22. However, it is quite probable that in a given case depending upon the facts and circumstances an accused may be prejudiced on account of the late supply of a copy of the report of the Public Analyst to him. It will be open to him in such a case to show what prejudice has been caused to him. If he is able to satisfactorily establish the prejudice caused to him by the late supply of a copy at the report of Public Analyst to him, he will certainly be entitled to vindicate his defence against what the Public Analyst has stated against him.
23. So far as the late supply of a copy of the report is concerned, the delay may consist of a day or a year. Therefore, no hard and fast rule can be laid down in a master of this type. Delay of a day is not likely to cause prejudice whereas the delay of a year may cause an accused some prejudice in defending himself. However, in a given case probability cannot be ruled out that whereas delay of a year may not be fatal, delay of a day may produce fatality for the prosecution case. Therefore, it all depends upon the facts of each case.
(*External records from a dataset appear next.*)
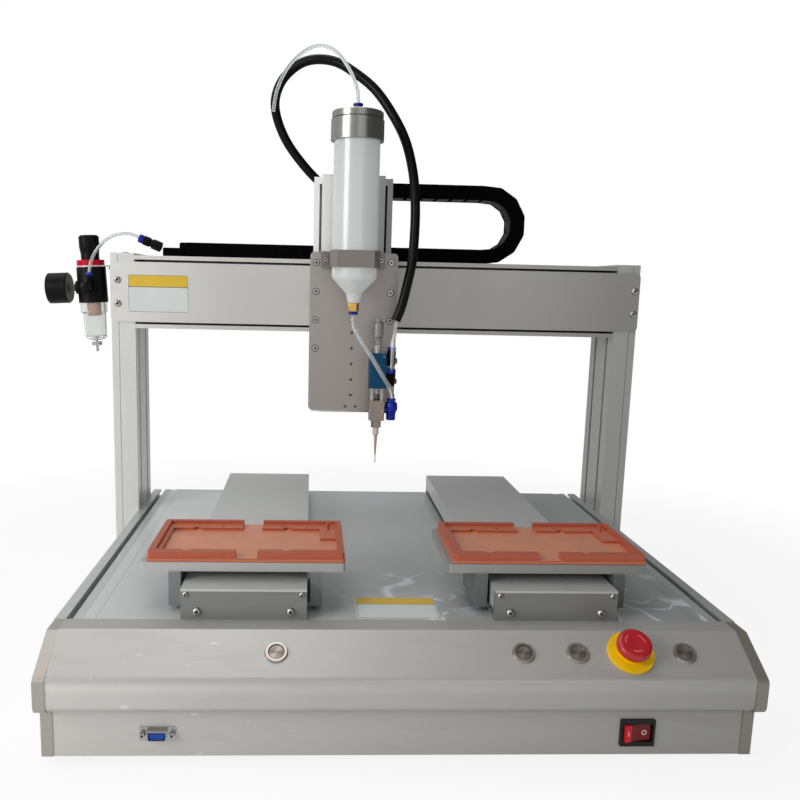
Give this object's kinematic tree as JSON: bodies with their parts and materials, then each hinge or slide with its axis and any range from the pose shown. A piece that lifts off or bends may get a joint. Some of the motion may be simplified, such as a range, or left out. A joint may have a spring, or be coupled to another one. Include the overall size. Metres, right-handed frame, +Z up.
{
  "type": "desktop dispensing robot",
  "caption": "Benchtop gantry dispensing robot: base with sliding fixture tables, beam on columns, travelling head with reservoir, needle valve, drag chain and air regulator.",
  "frame": {"origin": "centre of the base's underside; the rubber feet reach 8 mm below it", "axes": "+X to the operator's right, +Y to the back, +Z up"},
  "size_m": [0.7662, 0.5201, 0.684],
  "materials": {
    "silver": "bead-blasted and anodised, satin",
    "dark_silver": "mid grey, satin",
    "steel": "machined",
    "black": "moulded, satin",
    "rubber_black": "soft, dull",
    "terracotta": "reddish anodised look, satin",
    "milky": "milky translucent",
    "clear": "clear",
    "valve_blue": "blue anodised, satin",
    "fitting_blue": "moulded",
    "brass": "turned",
    "red": "moulded",
    "chain_black": "moulded, satin"
  },
  "bodies": {
    "frame": {"front_fascia": "silver", "end_caps": "silver", "side_frames": "silver", "deck_plate": "dark_silver", "base_tray": "dark_silver", "rubber_feet": "rubber_black", "control_electronics": "silver", "column_left": "silver", "column_right": "silver", "beam_frame": "silver", "beam_cover": "silver", "guide_rails": "steel", "stepper_motors": "black", "y_frames": "dark_silver", "y_covers": "dark_silver", "chain_lower_run": "chain_black", "panel_bezels": "steel", "serial_port": "steel", "regulator_body": "black", "pressure_gauge": "black", "filter_bowl": "clear", "filter_element": "brass", "supply_hose": "clear"},
    "x_carriage": {"x_carriage": "silver", "z_frame": "silver", "z_cover": "silver", "z_motor": "black", "chain_upper_run": "chain_black"},
    "z_slide": {"z_plate": "silver", "tube_clamp": "silver", "reservoir_tube": "milky", "reservoir_cap": "silver", "valve_body": "valve_blue", "fluid_body": "steel", "dispense_needle": "steel", "push_fittings": "fitting_blue", "clear_hoses": "clear", "hose_sleeve": "black"},
    "y_left_table": {"y_left_carriage": "silver", "y_left_jig": "terracotta"},
    "y_right_table": {"y_right_carriage": "silver", "y_right_jig": "terracotta"},
    "x_screw": {"x_screw": "steel"},
    "y_left_screw": {"y_left_screw": "steel"},
    "y_right_screw": {"y_right_screw": "steel"},
    "z_screw": {"z_screw": "steel"},
    "chain_bend": {"chain_bend": "chain_black"},
    "push_button_1": {"push_button_1": "steel"},
    "push_button_2": {"push_button_2": "steel"},
    "push_button_3": {"push_button_3": "steel"},
    "push_button_4": {"push_button_4": "steel"},
    "estop_stem": {"estop_stem": "black"},
    "estop_head": {"estop_head": "red"},
    "rocker": {"rocker": "red"},
    "regulator_spindle": {"regulator_spindle": "steel"},
    "regulator_knob": {"regulator_knob": "black"},
    "gauge_needle": {"gauge_needle": "red"},
    "drain_valve": {"drain_valve": "steel"},
    "stroke_spindle": {"stroke_spindle": "steel"},
    "stroke_thimble": {"stroke_thimble": "silver"}
  },
  "joints": [
    {"name": "x_travel", "type": "slide", "parent": "frame", "child": "x_carriage", "axis": [1, 0, 0], "range_m": [-0.225, 0.235], "deforming": ["chain_lower_run", "chain_upper_run"]},
    {"name": "z_travel", "type": "slide", "parent": "x_carriage", "child": "z_slide", "axis": [0, 0, 1], "range_m": [-0.03, 0.055], "deforming": ["hose_sleeve", "clear_hoses"]},
    {"name": "y_left_travel", "type": "slide", "parent": "frame", "child": "y_left_table", "axis": [0, 1, 0], "range_m": [0, 0.3]},
    {"name": "y_right_travel", "type": "slide", "parent": "frame", "child": "y_right_table", "axis": [0, 1, 0], "range_m": [0, 0.3]},
    {"name": "x_screw_turn", "type": "hinge", "parent": "frame", "child": "x_screw", "pos_m": [0, 0.1975, 0.3897], "axis": [1, 0, 0], "range_deg": [-4090, 4270]},
    {"name": "y_left_screw_turn", "type": "hinge", "parent": "frame", "child": "y_left_screw", "pos_m": [-0.142, 0, 0.1165], "axis": [0, 1, 0], "range_deg": [-40, 10840]},
    {"name": "y_right_screw_turn", "type": "hinge", "parent": "frame", "child": "y_right_screw", "pos_m": [0.142, 0, 0.1165], "axis": [0, 1, 0], "range_deg": [-40, 10840]},
    {"name": "z_screw_turn", "type": "hinge", "parent": "x_carriage", "child": "z_screw", "pos_m": [-0.0375, 0.1092, 0.4], "axis": [0, 0, 1], "range_deg": [-2200, 4000]},
    {"name": "chain_bend_travel", "type": "slide", "parent": "x_carriage", "child": "chain_bend", "axis": [1, 0, 0], "range_m": [-0.12, 0.115]},
    {"name": "push_1", "type": "slide", "parent": "frame", "child": "push_button_1", "axis": [0, 0.5358, -0.8443], "range_m": [0, 0.0025], "stiffness_N_per_m": 400, "springref_m": -0.002},
    {"name": "push_2", "type": "slide", "parent": "frame", "child": "push_button_2", "axis": [0, 0.5358, -0.8443], "range_m": [0, 0.0025], "stiffness_N_per_m": 400, "springref_m": -0.002},
    {"name": "push_3", "type": "slide", "parent": "frame", "child": "push_button_3", "axis": [0, 0.5358, -0.8443], "range_m": [0, 0.0025], "stiffness_N_per_m": 400, "springref_m": -0.002},
    {"name": "push_4", "type": "slide", "parent": "frame", "child": "push_button_4", "axis": [0, 0.5358, -0.8443], "range_m": [0, 0.0025], "stiffness_N_per_m": 400, "springref_m": -0.002},
    {"name": "estop_press", "type": "slide", "parent": "frame", "child": "estop_stem", "axis": [0, 0.5358, -0.8443], "range_m": [0, 0.004], "stiffness_N_per_m": 900, "springref_m": -0.002},
    {"name": "estop_twist", "type": "hinge", "parent": "estop_stem", "child": "estop_head", "pos_m": [0.19685, -0.24499, 0.09219], "axis": [0, -0.5358, 0.8443], "range_deg": [0, 45], "stiffness_Nm_per_rad": 0.02},
    {"name": "rocker_tip", "type": "hinge", "parent": "frame", "child": "rocker", "pos_m": [0.20646, -0.25, 0.02106], "axis": [0, 0, 1], "range_deg": [0, 22]},
    {"name": "regulator_turn", "type": "hinge", "parent": "frame", "child": "regulator_spindle", "pos_m": [-0.3686, 0.17, 0.3745], "axis": [-0.0558, 0, 0.9984], "range_deg": [-720, 720]},
    {"name": "regulator_lift", "type": "slide", "parent": "regulator_spindle", "child": "regulator_knob", "axis": [-0.0558, 0, 0.9984], "range_m": [0, 0.003]},
    {"name": "gauge_sweep", "type": "hinge", "parent": "frame", "child": "gauge_needle", "pos_m": [-0.36972, 0.17, 0.39447], "axis": [-0.9984, 0, -0.0558], "range_deg": [-270, 0], "stiffness_Nm_per_rad": 0.0005},
    {"name": "drain_push", "type": "slide", "parent": "frame", "child": "drain_valve", "axis": [-0.0558, 0, 0.9984], "range_m": [0, 0.002], "stiffness_N_per_m": 300, "springref_m": -0.002},
    {"name": "stroke_advance", "type": "slide", "parent": "z_slide", "child": "stroke_spindle", "axis": [0, 0, 1], "range_m": [-0.000375, 0.000375]},
    {"name": "stroke_turn", "type": "hinge", "parent": "stroke_spindle", "child": "stroke_thimble", "pos_m": [-0.0065, 0.05, 0.34], "axis": [0, 0, 1], "range_deg": [-275, 275]}
  ],
  "couplings": [
    {"joint": "x_screw_turn", "follows": "x_travel", "rad_per_m": 314.16},
    {"joint": "y_left_screw_turn", "follows": "y_left_travel", "rad_per_m": 628.32},
    {"joint": "y_right_screw_turn", "follows": "y_right_travel", "rad_per_m": 628.32},
    {"joint": "z_screw_turn", "follows": "z_travel", "rad_per_m": 1256.6},
    {"joint": "chain_bend_travel", "follows": "x_travel", "ratio": -0.5},
    {"joint": "stroke_turn", "follows": "stroke_advance", "rad_per_m": 12566}
  ]
}
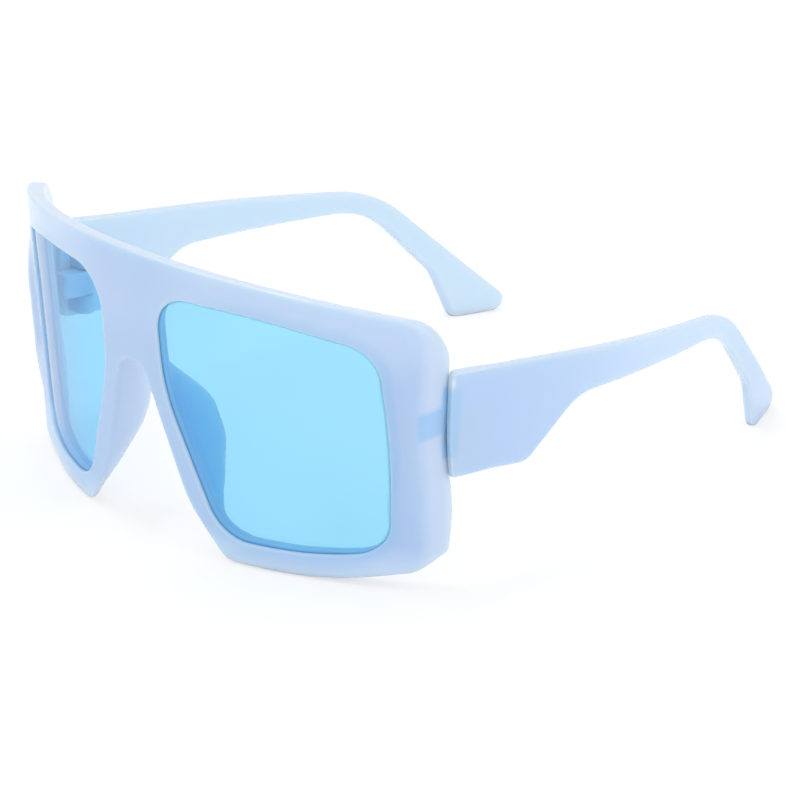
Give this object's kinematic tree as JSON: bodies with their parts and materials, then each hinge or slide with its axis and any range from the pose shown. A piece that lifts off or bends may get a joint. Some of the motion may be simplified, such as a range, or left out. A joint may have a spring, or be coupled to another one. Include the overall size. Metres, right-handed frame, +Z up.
{
  "type": "sunglasses",
  "caption": "Oversized wrap sunglasses: flat-browed translucent front with moulded nose pads, two curved tinted lenses and two folding hooked temples.",
  "frame": {"origin": "middle of the bounding box's base, on the floor that the lower rim and the temple tips rest on", "axes": "+X to the wearer's left, which is the viewer's right seen from the front; +Y back along the open temples; +Z up from the floor"},
  "size_m": [0.1458, 0.1754, 0.0749],
  "materials": {
    "frame_plastic": "milky translucent moulded plastic, satin gloss",
    "lens_tint": "clear sky-blue tint, polished",
    "screw_steel": "turned steel"
  },
  "bodies": {
    "front": {"front_frame": "frame_plastic", "left_lens": "lens_tint", "right_lens": "lens_tint"},
    "left_temple": {"left_temple": "frame_plastic", "left_hinge_screw": "screw_steel"},
    "right_temple": {"right_temple": "frame_plastic", "right_hinge_screw": "screw_steel"}
  },
  "joints": [
    {"name": "left_temple_fold", "type": "hinge", "parent": "front", "child": "left_temple", "pos_m": [0.0666, -0.04451, 0.03748], "axis": [0, 0.0872, 0.9962], "range_deg": [0, 82]},
    {"name": "right_temple_fold", "type": "hinge", "parent": "front", "child": "right_temple", "pos_m": [-0.0666, -0.04451, 0.03748], "axis": [0, -0.0872, -0.9962], "range_deg": [0, 70]}
  ]
}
24. We are, therefore, of the opinion that the infringement of the time limit of 10 days laid down in Rule 9(j) of the Prevention of Food Adulteration Rules does not necessarily vitiate the prosecution nor does it affect in any manner the validity or admissibility of the report of the Public Analyst. However, it is open to the accused to prove prejudice caused to him by such infringement and if an accused proves it, it is open to the Court to consider its effect on the prosecution launched against him. We answer accordingly the question referred to us.
25. The appeals will now be listed before the Division Bench for final hearing and disposal in terms of the answer which we have given to the reference made to us.